A further worsening of the global risk sentiment environment is an additional risk to holding short JPY positions. If stock markets sell off hard, JPY pairs will likely plunge in tandem, as will also bond yields and commodities. A recession is bearish for almost all asset classes and is probably the scenario in which the JPY stands the shine the most. Traders need to watch out for signs of worsening risk sentiment.
USDJPY Technical Analysis:
USDJPY reached a new cycle high above 137.00 today, touching 137.75. The trend here remains bullish, and no bearish signals have appeared yet. A bullish continuation higher could still lead USDJPY toward the 140.00 area.
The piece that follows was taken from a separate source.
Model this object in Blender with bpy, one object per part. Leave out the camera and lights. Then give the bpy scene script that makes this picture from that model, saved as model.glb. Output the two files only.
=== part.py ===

Last week, we discussed a potential bearish wedge formation in USDJPY, but that scenario is coming at risk of being negated now that the pair has made a notable new high. Nonetheless, the wedge is still not fully cancelled, and it could work if USDJPY reverses here and does not go above the 137.75 high recorded today. It is worth noting that a bearish reversal in USDJPY would be more based on the fundamentals than technicals at the current stage.
So, to the downside, the key support is at the 135.00 zone, which is also a support trendline of the potential wedge pattern. A break below it could trigger a bigger bearish scenario that could quickly take USDJPY back toward 130.00.